====== Data lines ======

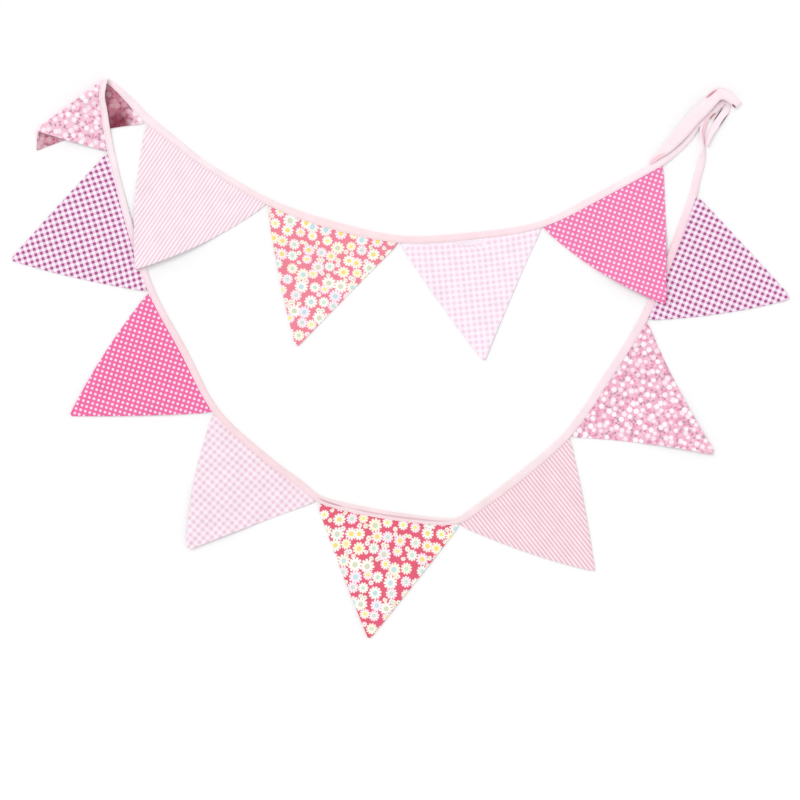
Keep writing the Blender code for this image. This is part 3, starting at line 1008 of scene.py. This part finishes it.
@dataclass
class BindingTape(ClothPiece):
    """The folded tape. It is followed from the upper tie's free end, cut by cut."""

    free_end: tuple[float, float, float] = (354.6, 278.4, 5.4)
    points_in_a_cut: int = 12
    stitch_mm: float = 2.6
    stitch_pitch_mm: float = 3.4
    stitch_inset_mm: float = 1.7
    # A real sewing thread is 0.25 mm wide. It is drawn at 0.5 mm, so that it shows.
    thread_wide_mm: float = 0.5
    thread_high_mm: float = 0.28
    thread_sunk_mm: float = 0.03
    # No stitches show where the tape's fold is drawn open, nor where it turns fast from cut to cut
    widest_stitched_mm: float = 12.8
    least_in_line: float = 0.9
    thread: WovenCotton = SEWING_THREAD

    def cuts(self, mesh: bmesh.types.BMesh) -> list[list[bmesh.types.BMVert]]:
        """The points of each cut across the tape, from its free end on.

        Args:
            mesh: the merged copy of the tape's solid.

        Returns:
            One list of points for each cut.
        """
        end = laid(*self.free_end[:2]) + UP * self.free_end[2] * MM
        nearest = sorted(mesh.verts, key=lambda vert: (vert.co - end).length)
        rings = [nearest[: self.points_in_a_cut]]
        seen = set(rings[0])
        while rings[-1]:
            linked = {edge.other_vert(vert) for vert in rings[-1] for edge in vert.link_edges} - seen
            seen |= linked
            rings.append(sorted(linked, key=lambda vert: vert.index))
        return rings[:-1]

    def frames(self, rings: list[list[bmesh.types.BMVert]]) -> list[TapeFrame]:
        """Measures every cut.

        Args:
            rings: the points of each cut.

        Returns:
            A frame for each cut.
        """
        middles = [sum((vert.co for vert in ring), Vector()) / len(ring) for ring in rings]
        found, reached = [], 0.0
        for number, (ring, middle) in enumerate(zip(rings, middles)):
            along = (middles[min(number + 1, len(rings) - 1)] - middles[max(number - 1, 0)]).normalized()
            # The way across is the one in which the cut's points spread most
            spread = np.array([vert.co - middle for vert in ring])
            across = Vector(np.linalg.svd(spread)[2][0])
            across = (across - along * across.dot(along)).normalized()
            shares = [(vert.co - middle).dot(across) for vert in ring]
            # The tape's bend has most of the points, so its open side is the one further from their middle
            if max(shares) > -min(shares):
                across = -across
                shares = [-share for share in shares]
            through = along.cross(across)
            depths = [(vert.co - middle).dot(through) for vert in ring]
            if number:
                reached += (middle - middles[number - 1]).length
            ends = (min(shares), max(shares) - min(shares), max(depths), min(depths))
            found.append(TapeFrame(middle, reached, across, through, *ends))
        return found

    def build(self) -> list[bpy.types.Object]:
        """Builds the tape's cloth and its stitching.

        Returns:
            The two finished pieces.
        """
        mesh = self.merged_copy()
        mesh.verts.index_update()
        rings = self.cuts(mesh)
        frames = self.frames(rings)
        places = {
            vert.index: (frame.reached, (vert.co - frame.middle).dot(frame.across) - frame.open_side)
            for ring, frame in zip(rings, frames)
            for vert in ring
        }
        self.map_print(mesh, places)
        self.round_edges(mesh)
        tape = self.subdivided(mesh)
        self.settle(tape)
        log.info("tape: %d cuts, %.3f m long", len(frames), frames[-1].reached)
        return [tape, self.stitching(frames)]

    def sew(self, mesh: bmesh.types.BMesh, middle: Vector, ways: Matrix, depth: float) -> None:
        """Adds one stitch.

        Args:
            mesh: the stitches so far.
            middle: the stitch's place on the tape's middle plane.
            ways: the ways along, across and through the tape, one a row.
            depth: how far through the tape from its middle plane the face is that it lies on.
        """
        halves = Vector((self.stitch_mm, self.thread_wide_mm, self.thread_high_mm)) * MM / 2
        on_face = depth - math.copysign(self.thread_sunk_mm * MM, depth)
        where = Matrix.Translation(middle + ways[2] * on_face)
        turned = ways.transposed().to_4x4()
        sized = Matrix.Diagonal((*halves, 1.0))
        bmesh.ops.create_icosphere(mesh, subdivisions=1, radius=1.0, matrix=where @ turned @ sized)

    def stitching(self, frames: list[TapeFrame]) -> bpy.types.Object:
        """Sews a row of stitches along the open edge, on both faces of the tape.

        Args:
            frames: the tape's frames in order.

        Returns:
            The stitches as one piece.
        """
        mesh = bmesh.new()
        number = 0
        place = self.stitch_pitch_mm * MM
        while place < frames[-1].reached:
            while frames[number + 1].reached < place:
                number += 1
            first, second = frames[number], frames[number + 1]
            share = (place - first.reached) / (second.reached - first.reached)
            place += self.stitch_pitch_mm * MM
            wide = first.width > self.widest_stitched_mm * MM
            if wide or first.across.dot(second.across) < self.least_in_line:
                continue
            along = (second.middle - first.middle).normalized()
            across = first.across.lerp(second.across, share).normalized()
            ways = Matrix((along, across, along.cross(across)))
            inset = first.open_side + (second.open_side - first.open_side) * share + self.stitch_inset_mm * MM
            middle = first.middle.lerp(second.middle, share) + across * inset
            for depth in (first.above, first.below):
                self.sew(mesh, middle, ways, depth)
        thing = add_mesh("tape_stitching", mesh)
        thing.data.shade_smooth()
        thing.data.materials.append(self.thread.material())
        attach(thing, BODY)
        log.info("%s: %d faces", thing.name, len(thing.data.polygons))
        return thing


@dataclass
class Bunting:
    """The twelve pennants and their tape."""

    # Where pennants meet on the tape's sewn edge, in the layout's millimetres
    upper_meetings: tuple[tuple[float, float], ...] = (
        (375.5, 276.7),
        (201.5, 187.3),
        (-2.0, 165.5),
        (-191.5, 219.5),
        (-364.5, 335.9),
    )
    lower_meetings: tuple[tuple[float, float], ...] = (
        (-419.3, 294.9),
        (-361.2, 95.1),
        (-268.7, -77.5),
        (-120.4, -204.5),
        (83.8, -238.1),
        (241.8, -112.3),
        (351.6, 54.3),
        (423.1, 233.8),
    )
    seed_step: float = 11.3

    def finishes(self) -> dict[str, WovenCotton]:
        """Chooses the cottons.

        Returns:
            The cotton of each pennant, by its node's name.
        """
        daisies = {"large": DAISY_LARGE, "small": DAISY_SMALL}
        sprigs = {"large": SPRIG_LARGE, "small": SPRIG_LEAVES}
        pale_upper = {"half_dyed": "#FBEAF5", "full_dyed": "#F3D6E8", "pitch_mm": 8.5}
        pale_lower = {"half_dyed": "#F6E1EB", "full_dyed": "#ECC9DA", "pitch_mm": 8.5}
        return {
            "pennant_01_polka": PolkaCotton("polka_cotton_upper", "#F17BB0"),
            "pennant_02_light_gingham": GinghamCotton("light_gingham_cotton_upper", "#FDF2FB", **pale_upper),
            "pennant_03_daisy": FloweredCotton("daisy_cotton_upper", "#F0869A", **daisies),
            "pennant_04_stripe": StripedCotton("striped_cotton_upper", "#FDF3F9"),
            "pennant_05_small_floral_folded": ShadedFoldCotton(
                "small_floral_cotton_folded", "#F5C3D7", **sprigs
            ),
            "pennant_06_purple_gingham": GinghamCotton("purple_gingham_cotton_left", "#FDF4FC"),
            "pennant_07_polka": PolkaCotton("polka_cotton_lower", "#F06CA4"),
            "pennant_08_light_gingham": GinghamCotton("light_gingham_cotton_lower", "#FAEDF5", **pale_lower),
            "pennant_09_daisy": FloweredCotton("daisy_cotton_lower", "#E5607A", **daisies),
            "pennant_10_stripe": StripedCotton("striped_cotton_lower", "#FBE8EE", stripe_ink="#EABECA"),
            "pennant_11_small_floral": FloweredCotton("small_floral_cotton_right", "#F1B4CB", **sprigs),
            "pennant_12_purple_gingham": GinghamCotton("purple_gingham_cotton_right", "#FDF0FA"),
        }

    def pennants(self) -> list[Pennant]:
        """Lists the pennants.

        Returns:
            The flat ones in order, and then the folded one.
        """
        cloths = self.finishes()
        upper = list(zip(self.upper_meetings, self.upper_meetings[1:]))
        lower = list(zip(self.lower_meetings, self.lower_meetings[1:]))
        # Node, slot, seam, tip, and how far the seam bows away from the tip, in the layout's millimetres
        rows = (
            ("pennant_01_polka", Slot.POLKA, upper[0], (376.9, 78.4), 1.0),
            ("pennant_02_light_gingham", Slot.LIGHT_GINGHAM, upper[1], (118.6, -1.8), -6.0),
            ("pennant_03_daisy", Slot.DAISY, upper[2], (-149.0, 18.6), -7.0),
            ("pennant_04_stripe", Slot.STRIPE, upper[3], (-378.8, 128.4), -2.0),
            ("pennant_06_purple_gingham", Slot.PURPLE_GINGHAM, lower[0], (-555.4, 141.6), 5.0),
            ("pennant_07_polka", Slot.POLKA, lower[1], (-471.6, -80.4), 1.0),
            ("pennant_08_light_gingham", Slot.LIGHT_GINGHAM, lower[2], (-303.9, -270.0), 3.0),
            ("pennant_09_daisy", Slot.DAISY, lower[3], (-45.2, -399.2), 7.0),
            ("pennant_10_stripe", Slot.STRIPE, lower[4], (276.4, -302.8), 4.0),
            ("pennant_11_small_floral", Slot.SMALL_FLORAL, lower[5], (445.6, -134.2), 3.0),
            ("pennant_12_purple_gingham", Slot.PURPLE_GINGHAM, lower[6], (554.6, 86.8), 3.0),
        )
        found = []
        for number, (name, slot, (start, end), tip, rise) in enumerate(rows):
            pennant = Pennant(name, slot, cloths[name], start=start, end=end, tip=tip, seam_rise_mm=rise)
            pennant.seed = number * self.seed_step
            found.append(pennant)
        folded = "pennant_05_small_floral_folded"
        found.append(
            FoldedPennant(
                folded,
                Slot.SMALL_FLORAL,
                cloths[folded],
                start=self.upper_meetings[-1],
                end=self.lower_meetings[0],
                tip=(-521.1, 296.7),
                fold_from=(-425.0, 397.0),
                fold_to=(-519.5, 328.6),
            )
        )
        return found

    def build(self) -> None:
        """Builds every cloth."""
        for pennant in self.pennants():
            pennant.build()
        finish = FoldedTape("bias_tape_cotton", "#FBE2E7")
        BindingTape("binding_tape", Slot.TAPE, finish, turned_edge_mm=0.3).build()


@dataclass
class Studio:
    """A pale surface, soft light from the upper left, and a camera straight above."""

    floor_size: float = 6.0
    floor_gap_mm: float = 0.15
    view_middle: tuple[float, float] = (-1.3, -59.3)
    view_width: float = 1.144
    lens_mm: float = 180.0
    sensor_mm: float = 36.0
    sky: float = 0.84
    sun: float = 0.8
    sun_spread: float = 30.0
    sun_way: tuple[float, float, float] = (0.45, -0.4, -1.0)

    def floor(self) -> None:
        """Lays the surface, just under the cloth."""
        mesh = bmesh.new()
        bmesh.ops.create_grid(mesh, x_segments=1, y_segments=1, size=self.floor_size / 2)
        bmesh.ops.translate(mesh, verts=mesh.verts, vec=-UP * self.floor_gap_mm * MM)
        thing = add_mesh("surface", mesh)
        material = bpy.data.materials.new("matt_white_board")
        material.use_nodes = True
        shader = material.node_tree.nodes["Principled BSDF"]
        shader.inputs["Base Color"].default_value = linear("#FAFAFA")
        shader.inputs["Roughness"].default_value = 0.95
        shader.inputs["Specular IOR Level"].default_value = 0.1
        thing.data.materials.append(material)

    def lights(self) -> None:
        """Adds an even sky and one broad sun."""
        scene = bpy.context.scene
        scene.world = bpy.data.worlds.new("studio")
        scene.world.use_nodes = True
        background = scene.world.node_tree.nodes["Background"]
        background.inputs["Color"].default_value = (1.0, 1.0, 1.0, 1.0)
        background.inputs["Strength"].default_value = self.sky
        lamp = bpy.data.lights.new("soft_sun", "SUN")
        lamp.energy = self.sun
        lamp.angle = math.radians(self.sun_spread)
        thing = add_object("soft_sun", lamp)
        thing.rotation_euler = Vector(self.sun_way).to_track_quat("-Z", "Y").to_euler()
        scene.view_settings.view_transform = "Standard"

    def camera(self) -> None:
        """Puts the camera over the middle of the photo's frame, far off with a long lens."""
        data = bpy.data.cameras.new("camera")
        data.lens = self.lens_mm
        data.sensor_width = self.sensor_mm
        data.dof.use_dof = False
        thing = add_object("camera", data)
        height = self.view_width * self.lens_mm / data.sensor_width
        thing.location = laid(*self.view_middle) + UP * height
        data.clip_end = height * 4.0
        bpy.context.scene.camera = thing

    def build(self) -> None:
        """Builds the studio."""
        self.floor()
        self.lights()
        self.camera()


def main() -> None:
    """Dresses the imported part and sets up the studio."""
    logging.basicConfig(level=logging.INFO, format="%(name)s: %(message)s")
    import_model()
    Bunting().build()
    Studio().build()


if __name__ == "__main__":
    main()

======

• **Your instructions**: Return exactly the lines that run from the top of the listing above to the line containing "folded tape. It", please, keeping both end lines and leaving out everything else.

• **Exercise result**:
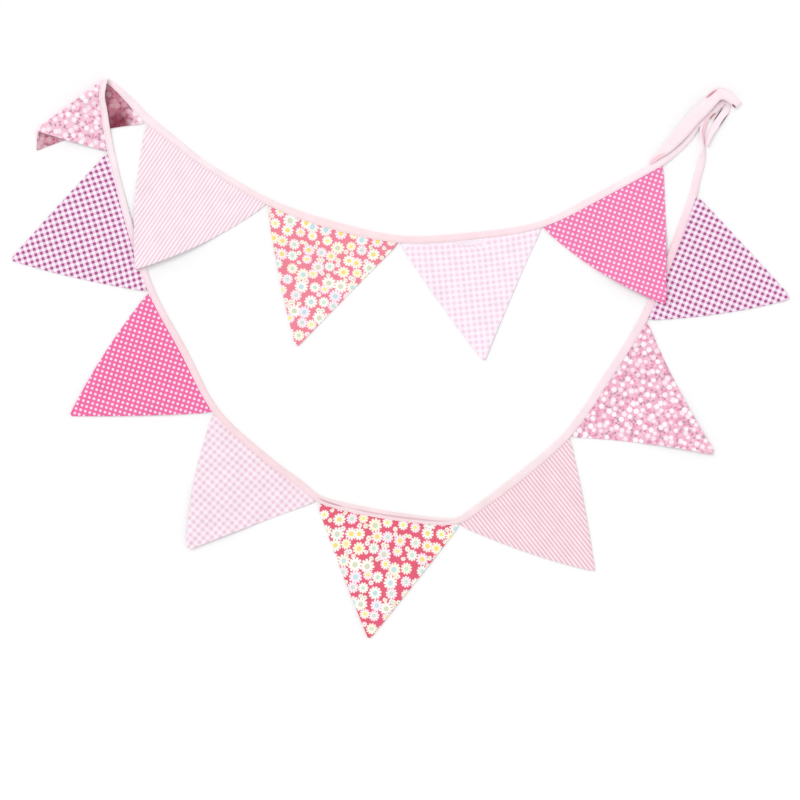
Keep writing the Blender code for this image. This is part 3, starting at line 1008 of scene.py. This part finishes it.
@dataclass
class BindingTape(ClothPiece):
    """The folded tape. It is followed from the upper tie's free end, cut by cut."""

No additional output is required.